KAYBEDENLERİN HİKAYESİ
“Futbol üzerine yazılan düşünsel ve bilimsel yapıtları hariç tutarsak, genellikle zenginlik, güç ve başarı öykülerinin işlendiği ve rağbet gördüğü futbol aleminde bir de kaybedenler ve hikayesi yazılmayanlar var” diyen Özkazancı, “İşte ben de özel bir mesaj verme kaygısı gütmeksizin, günlük rastlantılar ve yaşadığımız anıların da yardımıyla onların ve futbolun saf halinin hikayelerini yazmaya ve paylaşmaya çalıştım” diye konuştu.
POLATLI’YA DÖNMEK EN BÜYÜK HAYALİM
“Ait olduğum yer” dediği Polatlı’ya dönmenin en büyük hayali olduğunun altını çizen Özkazancı, “Polatlıspor, Gençlerbirliği, Ankaragücü ve mahallemin takımı Esentepespor’un, Polatlı’dayken izlemeye doyamadığım köy ve mahalle takımlarının hepsinin kalbimde özel bir yeri var. Anadolu takımlarının hakettiği değeri yeniden bulması için herkese görev düşüyor.
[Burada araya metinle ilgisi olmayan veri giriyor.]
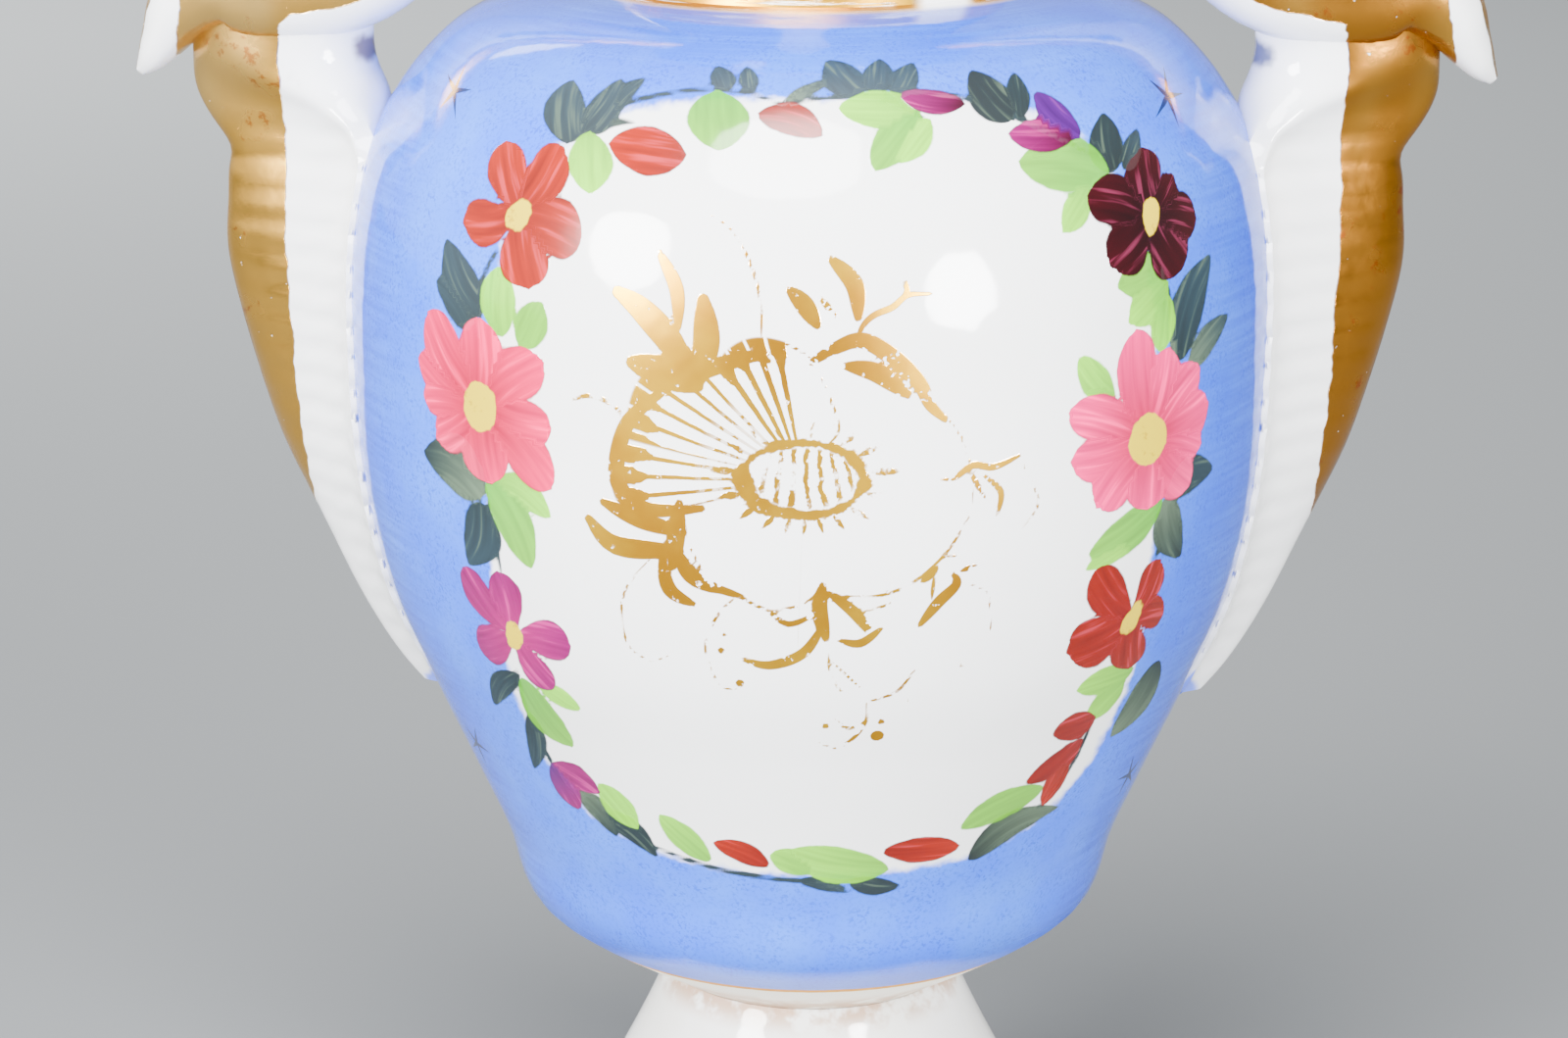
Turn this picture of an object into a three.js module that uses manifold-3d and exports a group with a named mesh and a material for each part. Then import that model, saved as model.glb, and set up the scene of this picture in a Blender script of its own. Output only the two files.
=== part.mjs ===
// A porcelain amphora with two leaf handles, on a trumpet foot with a square plinth.
// Millimetres, +Z up. The origin is the middle of the plinth's underside, the front faces -Y,
// and the handles stand to the left and right along X.

import * as THREE from 'three';
import { mergeVertices } from 'three/addons/utils/BufferGeometryUtils.js';
import Module from 'manifold-3d';

const wasm = await Module();
wasm.setup();

// Plinth and trumpet foot
const plinthSide = 82;
const plinthHeight = 16;
const plinthWall = 5;
const plinthCornerRadius = 2.5;
const footHeight = 32;
const footBaseRadius = 38;
const footEdgeHeight = 3.5;
const footStep = 1.6;
const footWall = 4.5;
const flarePower = 1.15;
const jointRadius = 22;
const jointGap = 0.3;

// Body, neck and lip
const bodyHeight = 149;
const bodyRadius = 67.4;
const wall = 4;
const floorThickness = 6;
const neckHeight = 63;
const neckBaseRadius = 28.5;
const neckShoulder = 1;
const neckBandHeight = 4;
const neckWaistRadius = 24.5;
const mouthRadius = 41;

// Handles. A leaf lies on the body's side, its midrib grows into a free stem,
// and an arm leaves the neck, passes over the stem and ends in a drooping curl.
const leafHalfWidth = 19.5;
const leafEdge = 0.8;
const leafRidge = 18.3;
const stemHalfWidth = 8.6;
const stemInset = 4.1;
const stemReach = 22.2;
const stemTop = 5;
const curlReach = 30.2;
const curlDrop = 15.2;
const armHalfWidth = 11;
const armHalfThickness = 9.5;
const armNeckHeight = 40;
const armSquareness = 3;
const crownPower = 1.25;
const stemMiddleShare = 0.42;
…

Statların sadece büyük takımlar maça geldiğinde dolması hem üzüntü veriyor hem de Türk futbolunun geldiği noktayı gözler önüne seriyor” şeklinde konuştu.
ÖZKAZANCI KİMDİR
Özkazancı, 1956 yılında Polatlı’da doğdu. İlkokul, ortaokul ve lise eğitimini Polatlı’da tamamladı. 1978 yılında Ankara İktisadi ve Ticari İlimler Akademisi’nden mezun oldu. İki yıl Polatlı’nın Ilıca Köyü’nde vekil öğretmenlik yaptı. Daha sonra Sanayi ve Ticaret Bakanlığı’nda kooperatifler kontrolörü ve genel müdür yardımcısı olarak çalıştı. 2003 yılında Gençlerbirliği taraftar sitelerinden Alkaralar’da, Gençlerbirliği maçlarıyla ilgili anı-öykü tarzında yazılar yazmaya başladı. 2004’te bu yazıları Yenilsen De Yensen De kitapta toplayıp, okumak isteyen taraftar arkadaşlarına ve futbolseverlere hediye etti. 2006’da emekli oldu. Özkazancı, halen Ankara’da yaşıyor.